Hera (Ἥρα), daughter of the Titans Cronus and Rhea, is the Queen of the Olympian gods and the goddess of marriage, childbirth, and family order. She reigns beside her husband, Zeus, yet remains a formidable power in her own right, sovereign of Olympus’s domestic and divine harmony.
From her earliest worship in Argos, Samos, and Mycenae, Hera was honored as the great matron of the Greek world. Temples dedicated to her were among the oldest monumental sanctuaries in Greece, where women offered vows for fertility, childbirth, and the sanctity of marriage. Her sacred animals are the peacock, symbol of beauty and immortality, and the cow, emblem of maternal gentleness and abundance.
Hera’s symbols, the diadem, scepter, and lotus-tipped staff, reflect her role as divine queen. Yet behind her regal calm lies an immortal whose emotions mirror the human heart: she loves fiercely, punishes deeply, and guards the sanctity of vows with divine vigilance. Her mythic stories, drawn from Homer’s Iliad and Hesiod’s Theogony, reveal not merely jealousy but a goddess fighting to preserve sacred order against chaos and betrayal.
Mythic Story: Hera’s Vengeance and the Birth of Hephaestus
Among all tales of Hera, none reveals her divine complexity more than the story of Hephaestus’s birth, a myth of pride, pain, and paradoxical love.
In the dawn of Olympus, after Zeus had overthrown the Titans and taken Hera as queen, harmony seemed destined to reign. Yet Zeus’s constant infidelities soon stirred the storm of Hera’s anger. He fathered Athena without her, a child born from his own head, fully armed, through divine will alone.

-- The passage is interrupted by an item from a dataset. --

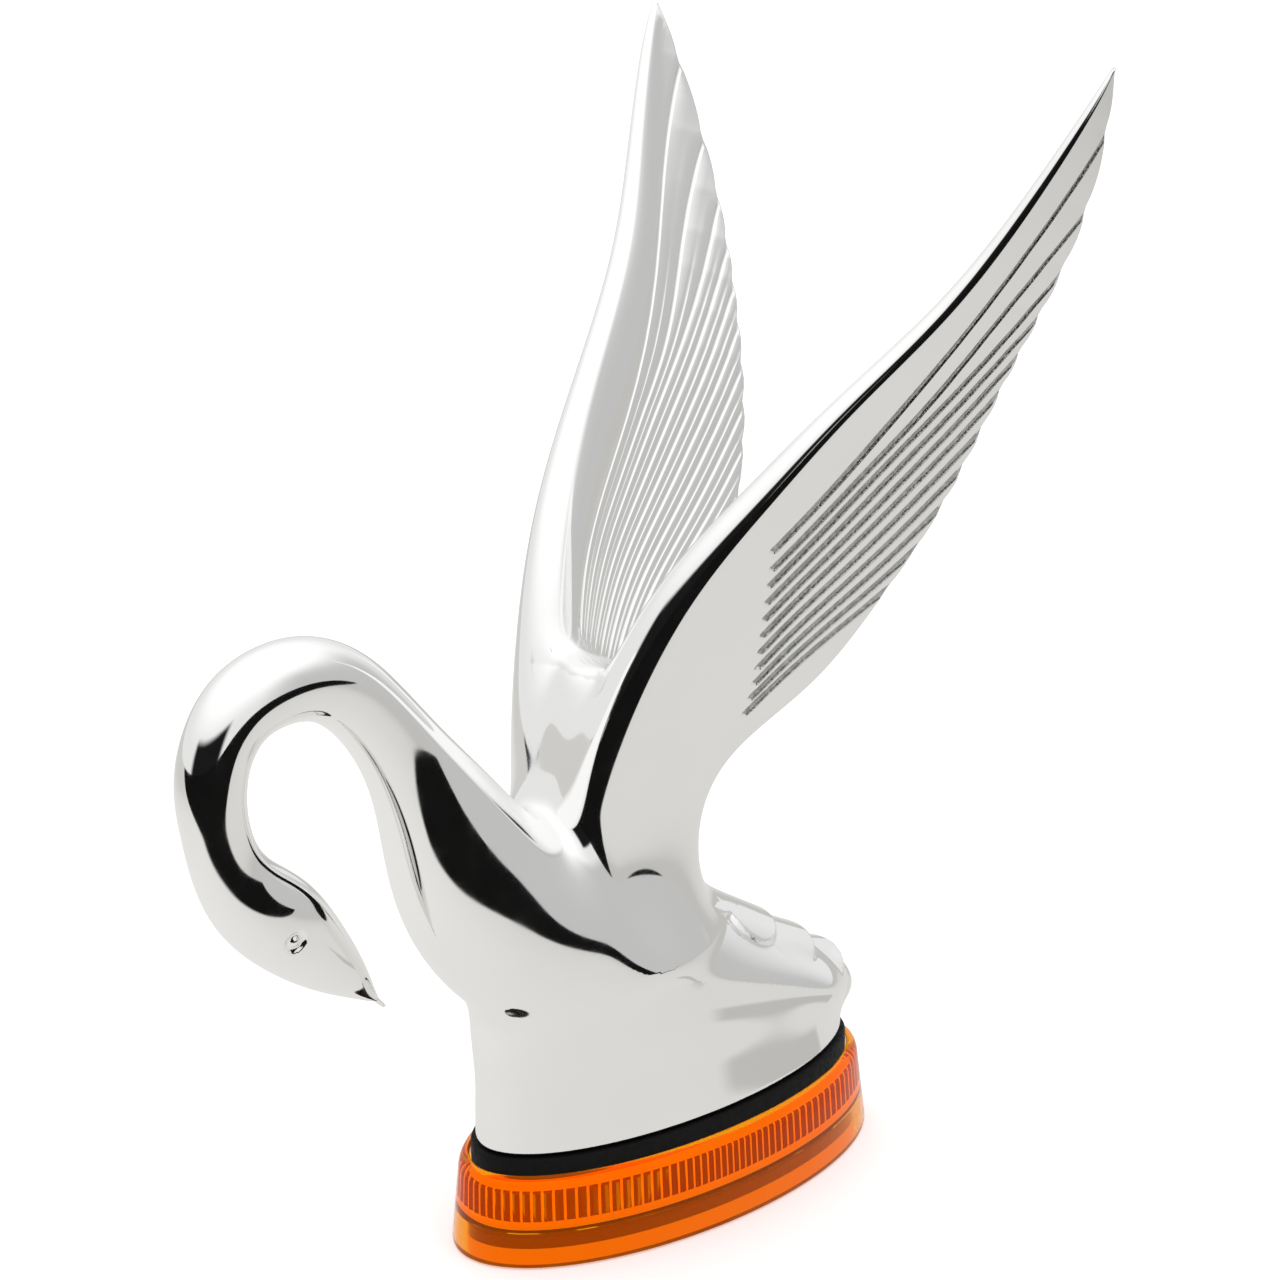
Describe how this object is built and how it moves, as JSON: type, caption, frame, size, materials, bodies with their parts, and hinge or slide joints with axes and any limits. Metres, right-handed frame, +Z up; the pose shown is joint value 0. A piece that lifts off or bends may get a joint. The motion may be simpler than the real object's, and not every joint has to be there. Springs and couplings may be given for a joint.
{
  "type": "hood ornament",
  "caption": "Chrome swan hood ornament with raised wings and a looped neck, standing on an oval amber lens base with a twist-lock lamp.",
  "frame": {"origin": "midway between the two hood posts, on the plane of the hood that the lens and the posts stand on", "axes": "+X is the way the swan faces, +Y is the swan's left side, +Z is up, away from the hood"},
  "size_m": [0.1564, 0.1164, 0.2095],
  "materials": {
    "chrome": "bright polished chrome plate",
    "amber": "clear amber moulded acrylic",
    "black_rubber": "matt black rubber",
    "dark_nylon": "fine-textured moulded nylon",
    "zinc_steel": "zinc-plated steel",
    "brass": "stamped brass strip",
    "clear_glass": "clear lamp glass",
    "filament": "drawn tungsten and nickel wire"
  },
  "bodies": {
    "ornament": {"swan_casting": "chrome", "body_gasket": "black_rubber", "lens": "amber", "base_plate": "dark_nylon", "plate_seal": "black_rubber", "plate_screws": "zinc_steel", "screw_washers": "zinc_steel"},
    "lamp": {"lamp_holder": "dark_nylon", "holder_seal": "black_rubber", "holder_contacts": "brass", "wire_bushing": "black_rubber", "bulb_glass": "clear_glass", "bulb_filament": "filament", "bulb_leads": "filament"}
  },
  "joints": [
    {"name": "lamp_twist", "type": "hinge", "parent": "ornament", "child": "lamp", "pos_m": [0, 0, 0.0041], "axis": [0, 0, 1], "range_deg": [0, 60]}
  ]
}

Hera watched the spectacle with silent humiliation. The thunder-god, her husband, had created life without her. In her wounded pride, she resolved to show Zeus that she too could bear a child without a consort. She struck the earth, invoking primal powers, and from her own body brought forth a son, Hephaestus, the god of fire and forge.
But when Hera saw her newborn, her triumph turned to bitterness. The child was lame, his leg twisted and frail. In her fury and shame, she cast him down from the heights of Olympus into the sea. There, the goddesses Thetis and Eurynome rescued the infant and nursed him in secret, deep within a grotto surrounded by coral and sea-foam.
Years passed. Hephaestus grew not in beauty but in brilliance. In his hidden workshop beneath the waves, he forged jewels of divine craftsmanship, cups that gleamed like sunlight through water, and automata, living metal creations that served the gods. When Hera later received one of his magnificent thrones as a gift, she sat upon it proudly, unaware that it was enchanted. The throne seized her with invisible bonds, holding her captive.
The Olympians tried in vain to free their queen. Only Dionysus, the wine god, managed to coax Hephaestus back to Olympus by intoxicating him and leading him on a mule, laughing and singing all the way. When Hephaestus finally released Hera, the queen beheld her son again, no longer a castaway but a divine craftsman, radiant with fire and art.
In this reconciliation, Hera’s pride softened into acknowledgment. Though her actions had sprung from wounded dignity, her son’s genius reflected her own indomitable spirit. Through him, she saw that even imperfection could bear beauty, and even wrath could yield creation.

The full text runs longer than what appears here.